■ **TASK INSTRUCTIONS**
Identify the lines bearing the string "record" and gather them.

□ □ □ □ □ □ □

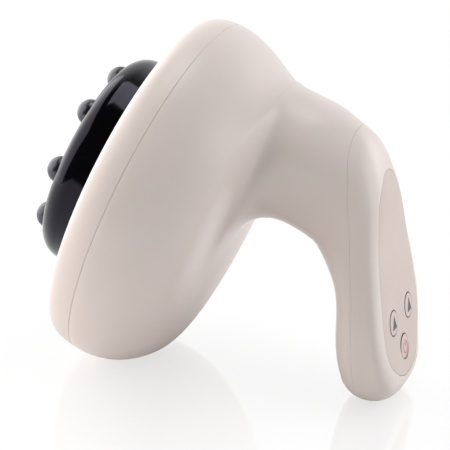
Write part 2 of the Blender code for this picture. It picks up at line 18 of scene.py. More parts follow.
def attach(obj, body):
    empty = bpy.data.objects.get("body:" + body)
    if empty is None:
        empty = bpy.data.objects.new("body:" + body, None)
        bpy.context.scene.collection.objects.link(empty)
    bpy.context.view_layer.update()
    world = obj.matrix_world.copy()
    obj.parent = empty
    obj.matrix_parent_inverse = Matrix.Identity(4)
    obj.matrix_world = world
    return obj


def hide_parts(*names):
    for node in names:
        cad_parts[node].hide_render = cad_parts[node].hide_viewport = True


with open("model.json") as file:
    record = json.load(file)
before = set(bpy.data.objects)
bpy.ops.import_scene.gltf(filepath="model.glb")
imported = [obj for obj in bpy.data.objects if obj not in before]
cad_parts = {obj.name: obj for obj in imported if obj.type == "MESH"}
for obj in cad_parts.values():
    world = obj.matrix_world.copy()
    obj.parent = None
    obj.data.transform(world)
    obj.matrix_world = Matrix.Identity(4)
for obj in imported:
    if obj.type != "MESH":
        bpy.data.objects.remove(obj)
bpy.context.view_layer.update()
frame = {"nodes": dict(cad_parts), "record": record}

MM = 0.001

# %% [markdown]
# ## Two leaning frames
#
# Nothing on this object is square to the floor. The head is turned round an axis that leans down to the
# back, and the handle is drawn on the flat of its key panel, which leans a little too. So each has a
# frame of its own, a point and three directions. Points are worked out there in millimetres and then
# placed. The values of the frames repeat the ones in the part's source.

# %% Frames of the head and of the panel
HEAD_LEAN = math.radians(19.24)
PANEL_LEAN = math.radians(9.01)
HEAD_CENTRE = np.array([-35.58, 0, 62.52])
PANEL_CENTRE = HEAD_CENTRE + np.array([95.04, 0, -33.78])

# Each row is a direction: up the face, across, out of the face
HEAD = np.array([[math.sin(HEAD_LEAN), 0, math.cos(HEAD_LEAN)],
                 [0, 1, 0],
                 [-math.cos(HEAD_LEAN), 0, math.sin(HEAD_LEAN)]])
# Each row is a direction: out of the panel, across, up the handle
PANEL = np.array([[math.cos(PANEL_LEAN), 0, math.sin(PANEL_LEAN)],
                  [0, 1, 0],
                  [-math.sin(PANEL_LEAN), 0, math.cos(PANEL_LEAN)]])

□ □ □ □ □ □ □

■ **SOLUTION TO THIS TASK**
    record = json.load(file)
frame = {"nodes": dict(cad_parts), "record": record}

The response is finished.